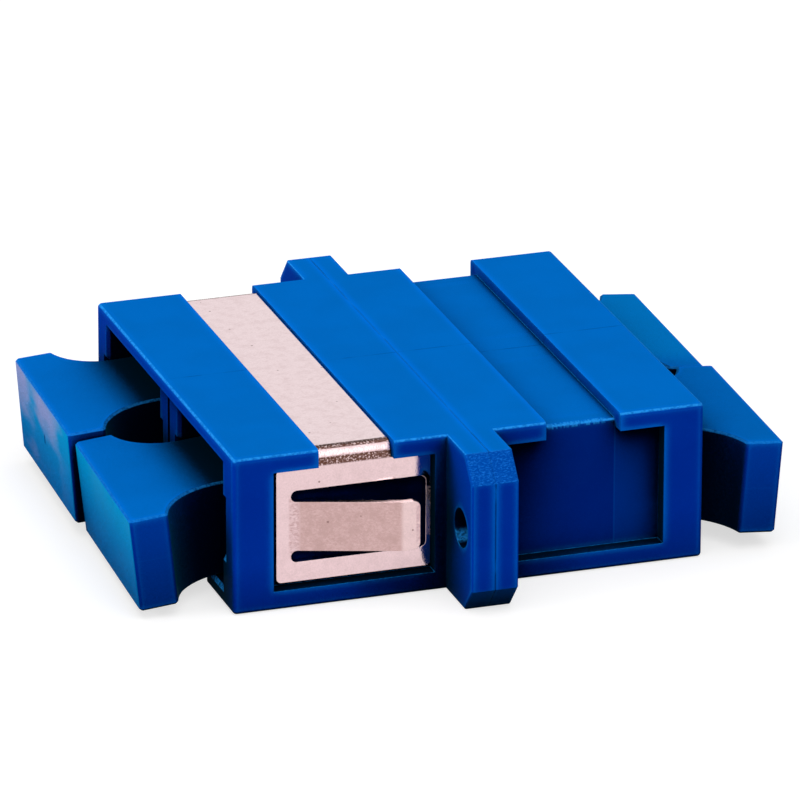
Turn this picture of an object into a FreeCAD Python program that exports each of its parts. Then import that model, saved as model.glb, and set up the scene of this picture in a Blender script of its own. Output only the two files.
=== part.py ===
# Duplex SC fibre optic adapter, lying on its broad face.
#
# X runs along the fibres, Y across the two ports, Z up. The origin is at the middle of the
# underside: x = 0 is the weld plane between the two housing halves, z = 0 the face it lies on.
# Every piece is drawn with its own +X pointing out of its port and is then turned to its end.
import FreeCAD, Part
import os
import Sketcher

# All lengths in millimetres, all angles in degrees.
SIZES = {
    # Housing block, one half
    "body_width": 25.8,
    "body_height": 9.3,
    "half_length": 13.85,
    "corner_round": 0.25,
    # Ports
    "port_pitch": 12.7,
    "port_width": 9.1,
    "port_height": 7.45,
    "lead_in": 0.2,
    "relief_height": 3.5,
    "relief_depth": 0.5,
    "divider_setback": 0.3,
    "divider_groove_width": 0.4,
    "divider_groove_depth": 0.2,
    "key_slot_width": 3.3,
    "key_slot_length": 8.6,
    # Flange, one half of its thickness on each housing half
    "flange_width": 34.56,
    "flange_half_thickness": 1.37,
    "flange_chamfer_width": 1.28,
    "flange_chamfer_height": 1.49,
    "flange_round": 0.12,
    "screw_pitch": 30.7,
    "screw_hole_radius": 1.15,
    # Side pockets and the groove for the clip
    "pocket_start": 2.05,
    "pocket_length": 9.45,
    "pocket_sill": 1.13,
    "pocket_lip": 1.07,
    "pocket_depth": 0.9,
    "groove_start": 4.48,
    "groove_length": 4.39,
    "groove_depth": 0.6,
    "fold_round": 0.25,
    # Panel clip
    "clip_thickness": 0.4,
    "clip_gap": 0.04,
    "clip_start_gap": 0.1,
    "clip_end_gap": 0.3,
    "clip_foot_gap": 0.27,
    "clip_corner_round": 0.3,
    "clip_shoulder_gap": 0.05,
    "window_start": 2.45,
    "window_end": 10.0,
    "window_bottom": 2.56,
    "window_height": 4.28,
    "window_round": 0.35,
    "slot_width": 0.68,
    "tongue_start": 3.4,
    "tongue_tip_length": 0.95,
    "tongue_lift": 1.9,
    "tongue_corner_round": 0.4,
    "tongue_bend_round": 0.6,
    # Latch inserts: base plate, sleeve tube and two hooks
    "plate_thickness": 1.3,
    "plate_margin": 0.55,
    "plate_height_margin": 0.3,
    "seat_clearance": 0.05,
    "tube_radius": 2.2,
    "tube_lip_length": 1.25,
    "tube_lip_radius": 1.45,
    "tube_lead_in": 0.2,
    "hook_reach": 9.0,
    "hook_width": 2.6,
    "hook_thickness": 0.75,
    "hook_wall_gap": 0.15,
    "hook_nose": 0.3,
    "hook_nose_length": 0.9,
    # Split sleeve
    "ferrule_radius": 1.25,
    "sleeve_radius": 1.6,
    "sleeve_length": 11.4,
    "sleeve_slit": 0.5,
    "sleeve_clearance": 0.05,
    # Dust plugs
    "plug_overhang": 4.75,
    "plug_head_width": 12.4,
    "plug_height": 5.52,
    "plug_neck_width": 6.9,
    "plug_scoop_setback": 5.6,
    "plug_scoop_radius": 3.45,
    "plug_round": 0.25,
    "plug_edge": 0.13,
    "plug_block_gap": 0.5,
    "plug_shank_radius": 3.1,
    "plug_shank_chamfer": 0.2,
    "plug_engagement": 2.0,
    "plug_bore_depth": 6.0,
    "plug_clearance": 0.2,
    # How far each dust plug stands out past being fully home
    "pull_clip_end_1": 0.48,
    "pull_clip_end_2": 0.27,
    "pull_plain_end_1": 0.09,
    "pull_plain_end_2": 0,
    # How far each dust plug is skewed about Z, at the tip of its sleeve tube
    "skew_clip_end_1": -2.7,
    "skew_clip_end_2": -2.5,
    "skew_plain_end_1": -1.35,
    "skew_plain_end_2": -1.05,
    # How far each dust plug leans down, about the same point
    "lean_clip_end_1": 6.3,
    "lean_clip_end_2": 4.7,
    "lean_plain_end_1": 4.6,
    "lean_plain_end_2": 5.5,
}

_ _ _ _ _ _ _

Your answer should be exactly the lines of the data above, from the first through the line containing "import Sketcher".

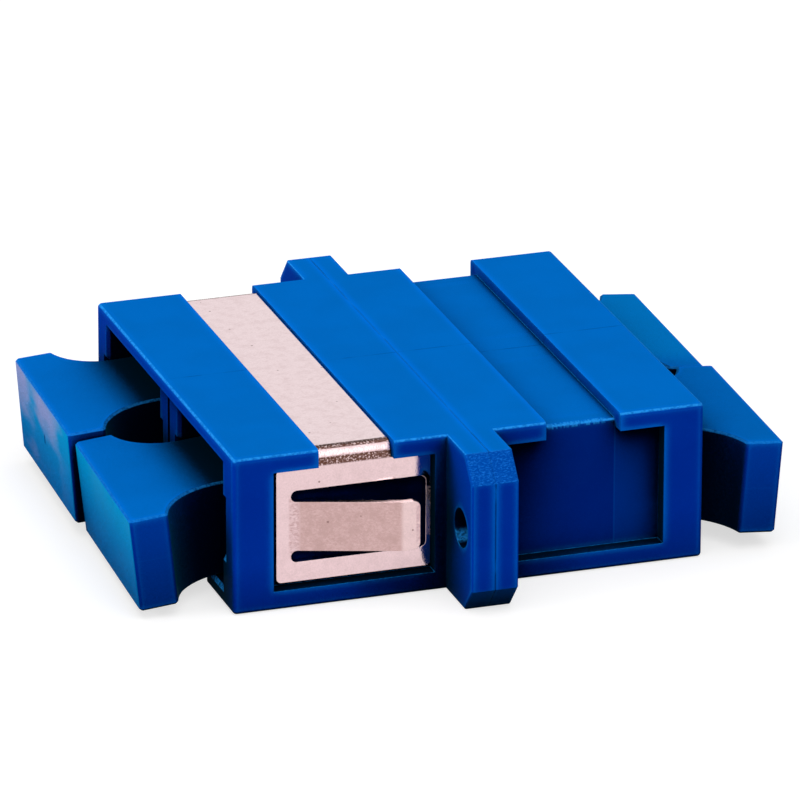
Turn this picture of an object into a FreeCAD Python program that exports each of its parts. Then import that model, saved as model.glb, and set up the scene of this picture in a Blender script of its own. Output only the two files.
=== part.py ===
# Duplex SC fibre optic adapter, lying on its broad face.
#
# X runs along the fibres, Y across the two ports, Z up. The origin is at the middle of the
# underside: x = 0 is the weld plane between the two housing halves, z = 0 the face it lies on.
# Every piece is drawn with its own +X pointing out of its port and is then turned to its end.
import FreeCAD, Part
import os
import Sketcher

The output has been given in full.